- **Dataset records**:
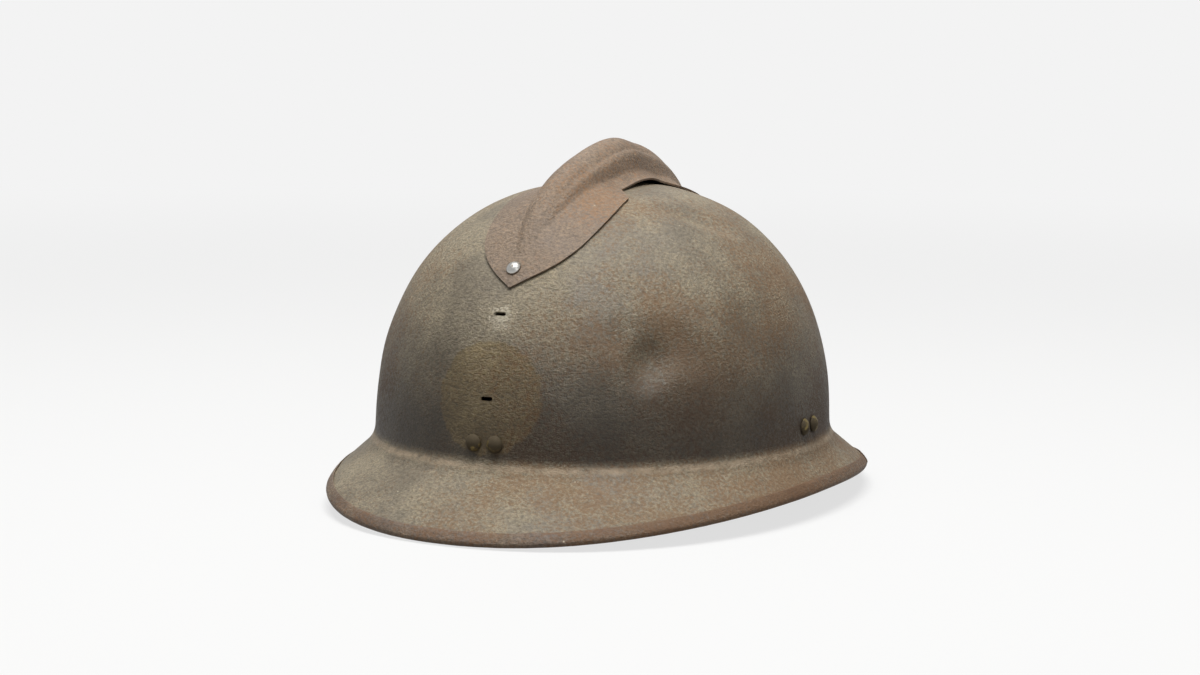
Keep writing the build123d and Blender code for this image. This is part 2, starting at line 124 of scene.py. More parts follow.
world = bpy.data.worlds.new("studio")
world.use_nodes = True
bpy.context.scene.world = world
sky = world.node_tree.nodes["Background"]
sky.inputs["Color"].default_value = linear(backdrop_white)
sky_path = add_node(world, "ShaderNodeLightPath")
seen_straight = add_node(world, "ShaderNodeMath", {
    0: sky_path.outputs["Is Camera Ray"], 1: sky_path.outputs["Is Transmission Ray"]}, operation="MAXIMUM")
seen_or_mirrored = add_node(world, "ShaderNodeMath", {
    0: sky_path.outputs["Is Glossy Ray"], 1: mirrored_share, 2: seen_straight.outputs[0]},
    operation="MULTIPLY_ADD")
sky_level = add_node(world, "ShaderNodeMapRange", {
    "Value": seen_or_mirrored.outputs[0], "To Min": dim_world_share, "To Max": 1.0})
world.node_tree.links.new(sky_level.outputs[0], sky.inputs["Strength"])

lamp_aim = Vector((0, 0, 0.06))
for lamp_name, lamp_place, lamp_size, lamp_power in (
    ("overhead", (0.08, -0.24, 1.5), 1.0, 38),
    ("fill", (1.4, -1.2, 0.9), 1.0, 2.5),
    ("back", (-0.6, 1.2, 1.0), 0.8, 1.2),
):
    lamp_data = bpy.data.lights.new(lamp_name, "AREA")
    lamp_data.size = lamp_size
    lamp_data.energy = lamp_power
    lamp = bpy.data.objects.new(lamp_name, lamp_data)
    lamp.location = lamp_place
    lamp.rotation_euler = (lamp_aim - lamp.location).to_track_quat("-Z", "Y").to_euler()
    bpy.context.scene.collection.objects.link(lamp)

# Camera: fitted to the photograph by its rim, crest and rivets, 1.2 m from the helmet, turned to the
# wearer's left and a little above, and rolled by about half a degree.
camera_turn = math.radians(26.27)
camera_climb = math.radians(7.53)
camera_roll = math.radians(0.59)
camera_distance = 1.2
camera_target = Vector((0, 0, 0.060))
towards_camera = Vector((
    math.sin(camera_turn) * math.cos(camera_climb),
    -math.cos(camera_turn) * math.cos(camera_climb),
    math.sin(camera_climb),
))
level_right = Vector((math.cos(camera_turn), math.sin(camera_turn), 0))
level_up = towards_camera.cross(level_right)
right = level_right * math.cos(camera_roll) + level_up * math.sin(camera_roll)
up = level_up * math.cos(camera_roll) - level_right * math.sin(camera_roll)
camera_data = bpy.data.cameras.new("camera")
camera_data.sensor_width = 36
camera_data.lens = 83.5
camera_data.shift_x = -0.0046
camera_data.shift_y = 0.0110
camera = bpy.data.objects.new("camera", camera_data)
bpy.context.scene.collection.objects.link(camera)
camera_axes = Matrix((right, up, towards_camera)).transposed().to_4x4()
camera.matrix_world = Matrix.Translation(camera_target + towards_camera * camera_distance) @ camera_axes
bpy.context.scene.camera = camera
bpy.context.scene.view_settings.view_transform = "Standard"

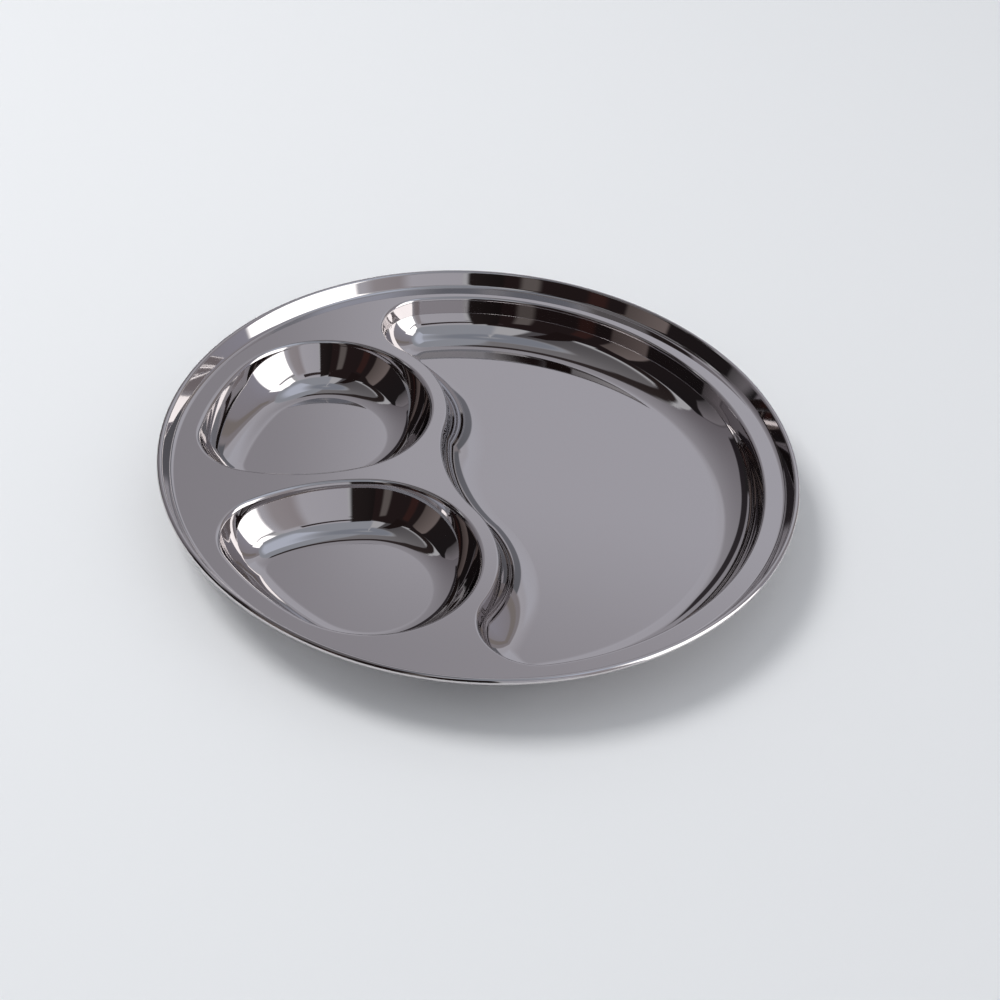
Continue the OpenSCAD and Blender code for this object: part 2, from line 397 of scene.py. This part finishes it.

- **What you should do**:
Copy out all of the records shown above exactly.

- **Output of the exercise**:
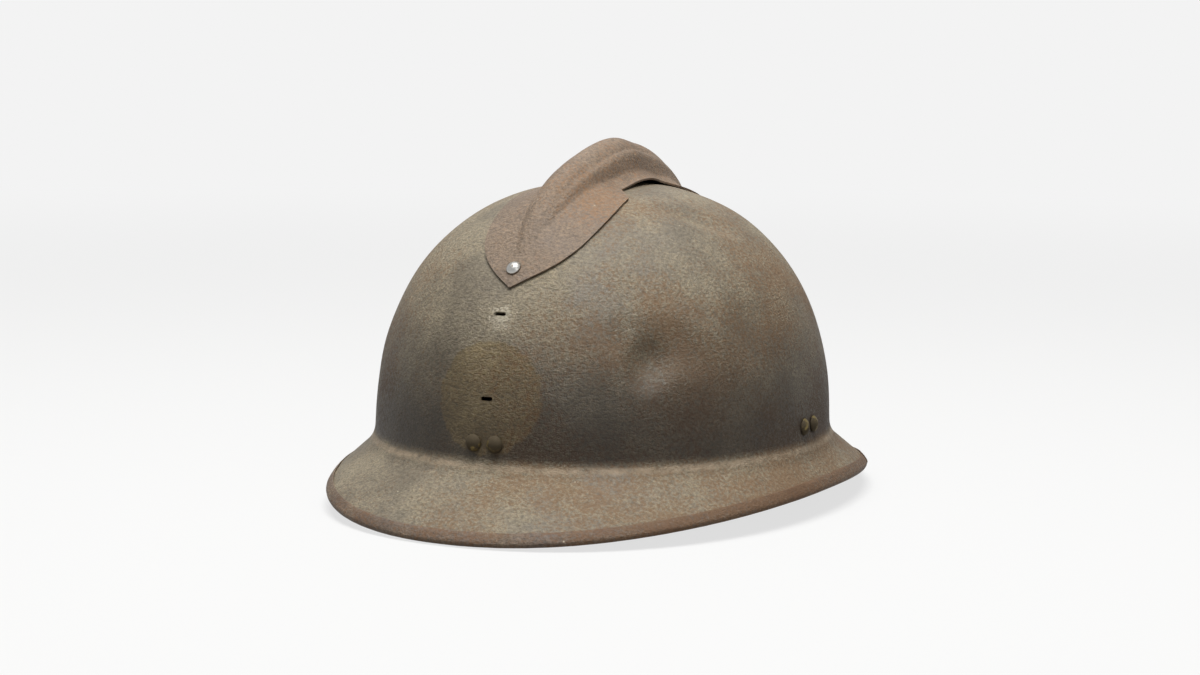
Keep writing the build123d and Blender code for this image. This is part 2, starting at line 124 of scene.py. More parts follow.
world = bpy.data.worlds.new("studio")
world.use_nodes = True
bpy.context.scene.world = world
sky = world.node_tree.nodes["Background"]
sky.inputs["Color"].default_value = linear(backdrop_white)
sky_path = add_node(world, "ShaderNodeLightPath")
seen_straight = add_node(world, "ShaderNodeMath", {
    0: sky_path.outputs["Is Camera Ray"], 1: sky_path.outputs["Is Transmission Ray"]}, operation="MAXIMUM")
seen_or_mirrored = add_node(world, "ShaderNodeMath", {
    0: sky_path.outputs["Is Glossy Ray"], 1: mirrored_share, 2: seen_straight.outputs[0]},
    operation="MULTIPLY_ADD")
sky_level = add_node(world, "ShaderNodeMapRange", {
    "Value": seen_or_mirrored.outputs[0], "To Min": dim_world_share, "To Max": 1.0})
world.node_tree.links.new(sky_level.outputs[0], sky.inputs["Strength"])

lamp_aim = Vector((0, 0, 0.06))
for lamp_name, lamp_place, lamp_size, lamp_power in (
    ("overhead", (0.08, -0.24, 1.5), 1.0, 38),
    ("fill", (1.4, -1.2, 0.9), 1.0, 2.5),
    ("back", (-0.6, 1.2, 1.0), 0.8, 1.2),
):
    lamp_data = bpy.data.lights.new(lamp_name, "AREA")
    lamp_data.size = lamp_size
    lamp_data.energy = lamp_power
    lamp = bpy.data.objects.new(lamp_name, lamp_data)
    lamp.location = lamp_place
    lamp.rotation_euler = (lamp_aim - lamp.location).to_track_quat("-Z", "Y").to_euler()
    bpy.context.scene.collection.objects.link(lamp)

# Camera: fitted to the photograph by its rim, crest and rivets, 1.2 m from the helmet, turned to the
# wearer's left and a little above, and rolled by about half a degree.
camera_turn = math.radians(26.27)
camera_climb = math.radians(7.53)
camera_roll = math.radians(0.59)
camera_distance = 1.2
camera_target = Vector((0, 0, 0.060))
towards_camera = Vector((
    math.sin(camera_turn) * math.cos(camera_climb),
    -math.cos(camera_turn) * math.cos(camera_climb),
    math.sin(camera_climb),
))
level_right = Vector((math.cos(camera_turn), math.sin(camera_turn), 0))
level_up = towards_camera.cross(level_right)
right = level_right * math.cos(camera_roll) + level_up * math.sin(camera_roll)
up = level_up * math.cos(camera_roll) - level_right * math.sin(camera_roll)
camera_data = bpy.data.cameras.new("camera")
camera_data.sensor_width = 36
camera_data.lens = 83.5
camera_data.shift_x = -0.0046
camera_data.shift_y = 0.0110
camera = bpy.data.objects.new("camera", camera_data)
bpy.context.scene.collection.objects.link(camera)
camera_axes = Matrix((right, up, towards_camera)).transposed().to_4x4()
camera.matrix_world = Matrix.Translation(camera_target + towards_camera * camera_distance) @ camera_axes
bpy.context.scene.camera = camera
bpy.context.scene.view_settings.view_transform = "Standard"

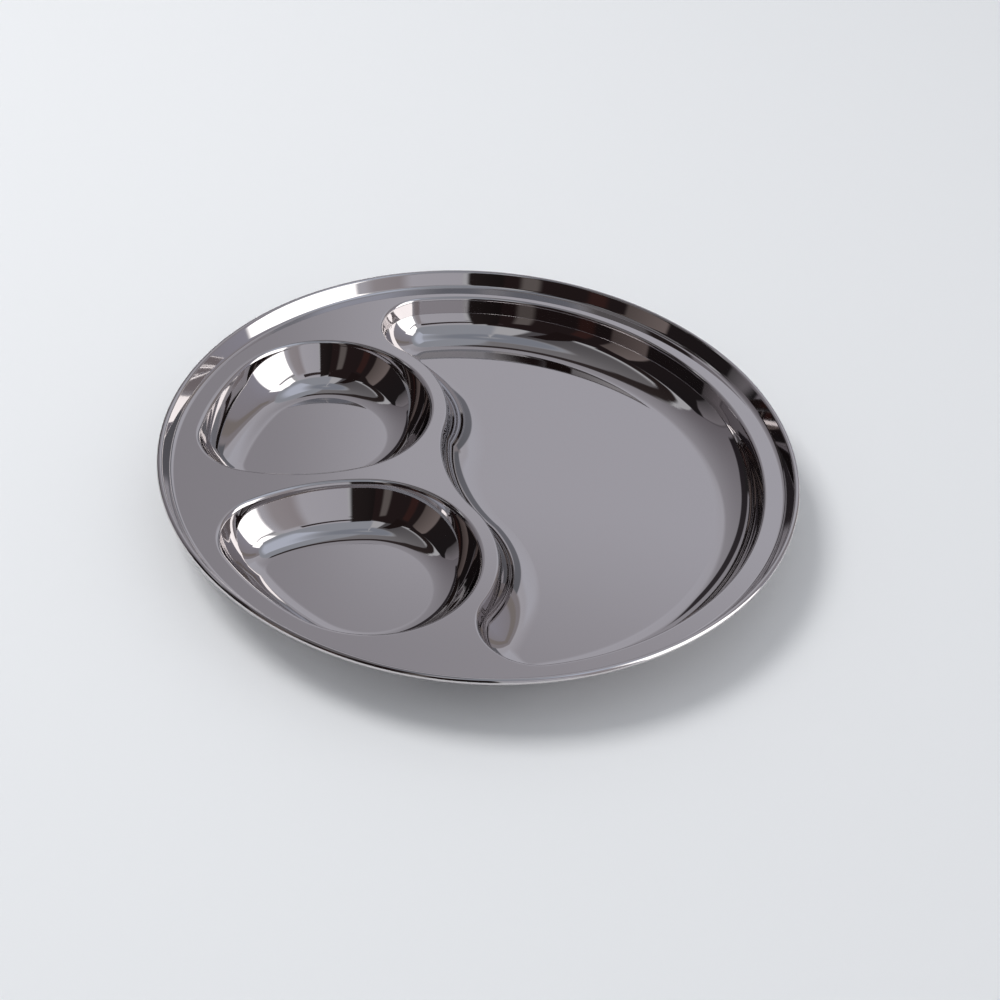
Continue the OpenSCAD and Blender code for this object: part 2, from line 397 of scene.py. This part finishes it.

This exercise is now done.